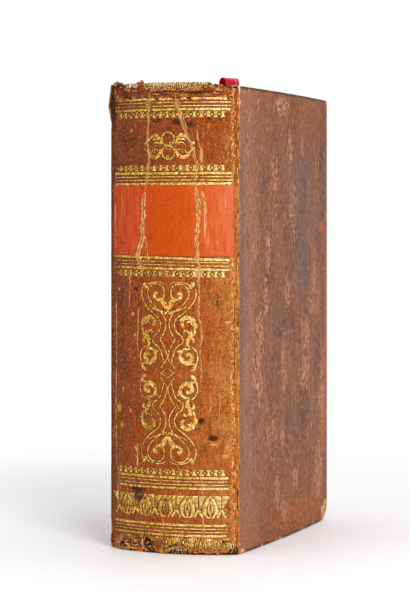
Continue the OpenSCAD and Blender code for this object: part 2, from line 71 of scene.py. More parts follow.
def put(tree, kind, values=None, out=0, **settings):
    """Adds one node with its settings, values and links, and gives back one of its outputs."""
    made = tree.nodes.new(kind)
    for name, value in settings.items():
        if name == "stops":
            while len(made.color_ramp.elements) < len(value):
                made.color_ramp.elements.new(0.5)
            for stop, (position, code) in zip(made.color_ramp.elements, value):
                stop.position, stop.color = position, linear(code)
        else:
            setattr(made, name, value)
    for key, value in (values or {}).items():
        if isinstance(value, bpy.types.NodeSocket):
            tree.links.new(value, made.inputs[key])
        else:
            made.inputs[key].default_value = value
    return made if out is None else made.outputs[out]


def finish_named(name):
    """A new material, its node tree with only an output in it, and the place of each point on the piece."""
    material = bpy.data.materials.new(name)
    material.use_nodes = True
    tree = material.node_tree
    tree.nodes.clear()
    put(tree, "ShaderNodeOutputMaterial", out=None)
    return material, tree, put(tree, "ShaderNodeTexCoord", out="Object")


def mesh_object(name, points, faces, material, smooth=True):
    """A mesh whose place is in its points, so that its object stays at the origin."""
    mesh = bpy.data.meshes.new(name)
    mesh.from_pydata([tuple(p) for p in points], [], faces)
    mesh.validate()
    made = bpy.data.objects.new(name, mesh)
    bpy.context.scene.collection.objects.link(made)
    mesh.materials.append(material)
    if smooth:
        mesh.shade_smooth()
    return made


# White laminate gives a flat, bright ground with the faintest sheen.
table_white, tree, place = finish_named("white_laminate_table")
reach = put(tree, "ShaderNodeVectorMath", {0: place}, out=1, operation="LENGTH")
fade = put(tree, "ShaderNodeMapRange", {0: reach, 1: 0.13, 2: 0.42, 3: 0.0, 4: 1.0},
           interpolation_type="SMOOTHSTEP")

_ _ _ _

**Written task**
Reproduce the full listing word for word.

**Correct output**
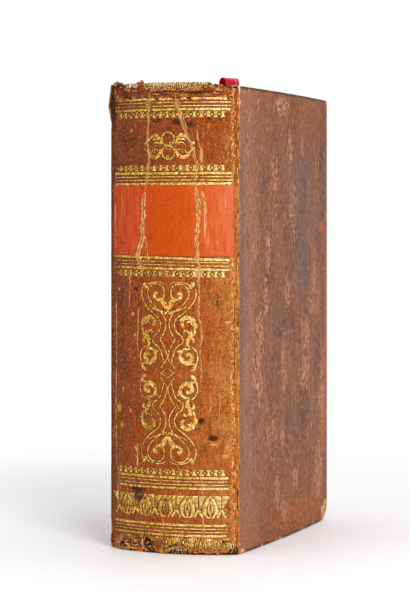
Continue the OpenSCAD and Blender code for this object: part 2, from line 71 of scene.py. More parts follow.
def put(tree, kind, values=None, out=0, **settings):
    """Adds one node with its settings, values and links, and gives back one of its outputs."""
    made = tree.nodes.new(kind)
    for name, value in settings.items():
        if name == "stops":
            while len(made.color_ramp.elements) < len(value):
                made.color_ramp.elements.new(0.5)
            for stop, (position, code) in zip(made.color_ramp.elements, value):
                stop.position, stop.color = position, linear(code)
        else:
            setattr(made, name, value)
    for key, value in (values or {}).items():
        if isinstance(value, bpy.types.NodeSocket):
            tree.links.new(value, made.inputs[key])
        else:
            made.inputs[key].default_value = value
    return made if out is None else made.outputs[out]


def finish_named(name):
    """A new material, its node tree with only an output in it, and the place of each point on the piece."""
    material = bpy.data.materials.new(name)
    material.use_nodes = True
    tree = material.node_tree
    tree.nodes.clear()
    put(tree, "ShaderNodeOutputMaterial", out=None)
    return material, tree, put(tree, "ShaderNodeTexCoord", out="Object")


def mesh_object(name, points, faces, material, smooth=True):
    """A mesh whose place is in its points, so that its object stays at the origin."""
    mesh = bpy.data.meshes.new(name)
    mesh.from_pydata([tuple(p) for p in points], [], faces)
    mesh.validate()
    made = bpy.data.objects.new(name, mesh)
    bpy.context.scene.collection.objects.link(made)
    mesh.materials.append(material)
    if smooth:
        mesh.shade_smooth()
    return made


# White laminate gives a flat, bright ground with the faintest sheen.
table_white, tree, place = finish_named("white_laminate_table")
reach = put(tree, "ShaderNodeVectorMath", {0: place}, out=1, operation="LENGTH")
fade = put(tree, "ShaderNodeMapRange", {0: reach, 1: 0.13, 2: 0.42, 3: 0.0, 4: 1.0},
           interpolation_type="SMOOTHSTEP")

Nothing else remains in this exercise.